Elles rejoignent d'autres préoccupations, plus anciennes parfois que celles tenant strictement à l'environnement, et qui ont pris une acuité particulière du fait de la crise financière. Cette dernière a en effet servi de révélateur, mettant à nu certaines parties et pratiques du secteur financier largement éloignées de l'intérêt général et conduisant à saper la confiance dans l'industrie financière. Le concept d'une finance durable, respectueuse de l'environnement et œuvrant au développement économique et social, émerge ainsi sous la pression de la société et d'une prise de conscience salutaire des acteurs du secteur.
Depuis plusieurs années déjà, la Caisse des Dépôts a mis au cœur de son développement et donc de ses métiers cette vision d'une finance durable et responsable au service de l'intérêt général. Quatre axes forts de notre Groupe constituent un résumé de ce que devrait ou pourrait être la finance durable pour accélérer la transition écologique et énergétique du pays vers une économie sobre en carbone et respectueuse de l'environnement : investir responsable, financer des villes et des territoires durables, créer et valoriser des actifs verts, enfin innover pour l'environnement et la biodiversité. Plus largement, la Caisse des Dépôts agit et renforce son exigence à l'aune de sa responsabilité sociétale. En tant qu'investisseur responsable, le Groupe travaille à la réduction de l'empreinte carbone de son portefeuille financier. D'ores et déjà, la Caisse des Dépôts effectue systématiquement une évaluation environnementale de ses investissements en capital ou en dette dans les entreprises, notamment les émissions de gaz à effet de serre. Elle intègre les enjeux de performances climatiques et énergétiques dans le dialogue mené avec les sociétés cotées dans lesquelles elle détient des participations. Elle investit dans les obligations vertes contribuant directement à la transition écologique et énergétique. Enfin, elle s'engage dans un programme ambitieux de rénovation de son portefeuille immobilier de placement vers une plus grande efficacité énergétique, et vise la baisse de l'intensité carbone de son portefeuille d'infrastructures. Signataire du « Global Investor Statement on Climate Change », en septembre 2014, le Groupe Caisse des Dépôts a engagé des travaux méthodologiques afin de faire encore progresser l'analyse environnementale et climatique de ses portefeuilles.

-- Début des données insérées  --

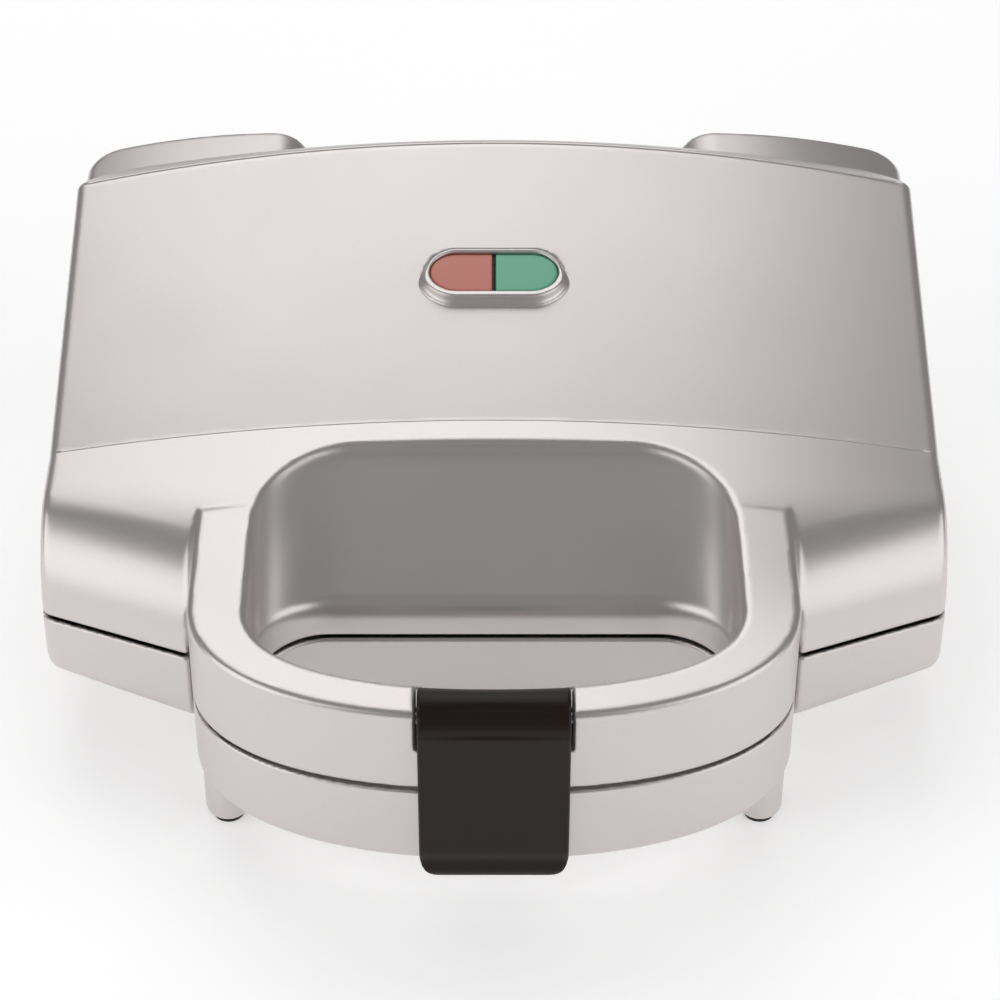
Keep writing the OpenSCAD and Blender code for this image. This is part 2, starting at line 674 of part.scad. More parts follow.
base_shell();
lid_shell();
latch();
latch_pin();
hinge_pins();
lamp_bezel();
red_lens();
green_lens();
lens_divider();
lamp_holder();
neon_lamps();
base_plate();
lid_plate();
base_heater();
lid_heater();
base_clamps();
lid_clamps();
base_shield();
lid_shield();
base_plate_screws();
lid_plate_screws();
thermostat();
thermal_fuse();
terminal_block();
cord_gland();
foot_pads();
base_leads();
lid_leads();
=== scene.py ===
import json
import math

import bpy
import numpy as np
from mathutils import Matrix, Vector


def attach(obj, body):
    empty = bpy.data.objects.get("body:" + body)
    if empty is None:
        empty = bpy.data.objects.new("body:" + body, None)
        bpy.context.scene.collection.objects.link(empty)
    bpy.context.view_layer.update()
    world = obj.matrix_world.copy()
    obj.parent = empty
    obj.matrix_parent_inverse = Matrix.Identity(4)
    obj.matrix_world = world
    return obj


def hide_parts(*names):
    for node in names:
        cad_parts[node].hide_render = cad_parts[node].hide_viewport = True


# Sandwich toaster in silver and black plastic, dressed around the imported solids.
# Forms are worked out in millimetres: x across, v backwards from the shoulder corners, h up from the seam.
# Values that the lid, the base and the latch share come first, and each piece's own stand beside its code.

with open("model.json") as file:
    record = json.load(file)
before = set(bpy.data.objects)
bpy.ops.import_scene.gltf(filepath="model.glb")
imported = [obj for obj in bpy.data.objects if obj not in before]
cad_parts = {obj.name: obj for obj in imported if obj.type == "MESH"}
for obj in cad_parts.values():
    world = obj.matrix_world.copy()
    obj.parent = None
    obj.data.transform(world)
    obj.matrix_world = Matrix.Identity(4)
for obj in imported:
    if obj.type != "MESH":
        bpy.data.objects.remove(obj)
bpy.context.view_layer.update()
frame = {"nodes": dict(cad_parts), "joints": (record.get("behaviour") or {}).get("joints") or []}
joints = {j["name"]: j for j in frame["joints"]}
print("frame loaded:", len(frame["nodes"]), "solids")

casing = {
    "width": 236.0,
    "lidInset": 0.4,        # the lid is this much narrower on each side
    "rearWall": 142.0,
    "sweep": 16.0,          # how far the front wall comes forward beside the handle
    "wall": 2.6,
    "seamGap": 0.8,
    "lidEdge": 1.1,         # height of the lid's lower edge, whose shadow draws the seam
    "lidEdgeRoll": 0.5,
    "rearRadius": 16.0,
}
loop = {
    "reach": 65.2,
    "halfWidth": 76.5,
    "opening": 61.4,
    "band": 11.2,
    "up": 25.0,
    "squareness": 2.3,
    "edgeRoll": 1.8,
    "end": 44.0,            # the loop's form runs on to here inside the casing
    "bodyWall": -8.3,
    "middle": -24.0,        # where the loop's front curve passes into its straight sides
    "holeMiddle": -27.0,
    "ledge": 1.4,           # the opening is this much narrower at the seam
    "nookRadius": 18.0,     # the opening's rear corners at the seam
}
hinge = {
    "back": 5.0,
    "height": 8.0,
    "hood": 10.5,
    "inner": 50.0,
    "outer": 107.0,
    "hoodHalf": 117.6,
    "hoodCorner": 9.5,
    "hoodInto": 18.0,       # how far the hoods reach into the lid
    "hoodWall": 2.2,        # the hood's rear wall
    "hoodFillet": 1.0,
    "top": 49.7,
    "fall": 0.0025,         # the hood's top falls outwards with the square of the distance
    "fallFrom": 12.0,
    "topRoll": 2.2,
    "innerRoll": 14.0,
    "roofDrop": 8.0,        # the hood's hollow ends this far below its top
    "wallStart": 2.7,       # and its rear wall starts this far above the axis
    "barrel": 7.6,
    "cheek": 3.0,
    "cheekPlay": 0.5,       # between the barrels' ends and the cheeks
    "sidePlay": 0.3,
    "turnPlay": 0.5,
    "pin": 2.6,
}

halfBase = casing["width"] / 2
halfLid = halfBase - casing["lidInset"]
halfGap = casing["seamGap"] / 2
axisV = casing["rearWall"] + hinge["back"]
hingeAt = joints["lid_hinge"]["pos_m"]
cornerY = hingeAt[1] * 1000 - axisV
seamZ = hingeAt[2] * 1000 - hinge["height"]


def sine(degrees):
    return math.sin(math.radians(degrees))


def cosine(degrees):
    return math.cos(math.radians(degrees))


def tangent(degrees):
    return math.tan(math.radians(degrees))


# Distance fields are negative inside a form and count millimetres from its surface.


def cutRound(a, b, radius):
    # what both forms share, its edge rolled to the radius
    flat = np.minimum(np.maximum(a, b), -radius)
    return flat + np.hypot(np.maximum(a + radius, 0), np.maximum(b + radius, 0))


def joinRound(a, b, radius):
    # both forms together, with a fillet of the radius between them
    return -cutRound(-a, -b, radius)


def softMeet(a, b, reach):
    # what both forms share where they meet at a flat angle, lowered by a quarter of the reach
    near = np.maximum(reach - np.abs(a - b), 0) / reach
    return np.maximum(a, b) + near * near * reach / 4


def rolledWall(u, h, radius, slope):
    # upright wall at u = 0 that rolls back over an arc into a slope, its arc starting at h = 0
    du = u - radius
    onArc = np.hypot(du, h) - radius
    onSlope = h * cosine(slope) - du * sine(slope) - radius
    return np.where(h < 0, -u, np.where(du < -tangent(slope) * h, onArc, onSlope))


def squareOval(a, b, halfA, halfB):
    # quarter of a superellipse, for distances a and b from its middle
    n = loop["squareness"]
    tiny = 1e-3
    leastSlope = 0.6 / halfA    # keeps the field even near the middle, where the curve's own slope dies
    a = np.maximum(a, tiny)
    b = np.maximum(b, 0)
    p = (a / halfA) ** n + (b / halfB) ** n
    g = p ** (1 / n)
    ga = p ** (1 / n - 1) * (a / halfA) ** (n - 1) / halfA
    gb = p ** (1 / n - 1) * (b / halfB) ** (n - 1) / halfB
    return (g - 1) / np.maximum(np.hypot(ga, gb), leastSlope)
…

Plus largement, en tant qu'organisme de place, la Caisse des Dépôts a souhaité, dans la perspective de la COP 21, apporter une contribution à l'agenda des solutions en mobilisant la sphère financière privée autour de la thématique de la « réorientation des capitaux vers une économie bas carbone ». En partenariat avec la Banque européenne d'investissement, Paris Europlace et les réseaux mondiaux de la finance durable (UNEP-FI, IIGCC, PRI), elle organise un colloque international, « Climate Finance Day: How to Shift the Trillions? », qui aura lieu le 22 mai 2015 à Paris. Cet événement aura précisément pour objet de clarifier le débat sur les contributions de l'industrie financière à la transition vers une économie bas carbone, de faire connaître l'action des acteurs pionniers de la sphère financière, de provoquer un effet d'entraînement et de montrer que ces débats concernent aussi les pays émergents.
Je suis donc particulièrement heureux de préfacer ce numéro de la REF qui contribuera à faire progresser nos pratiques et vous en souhaite bonne lecture.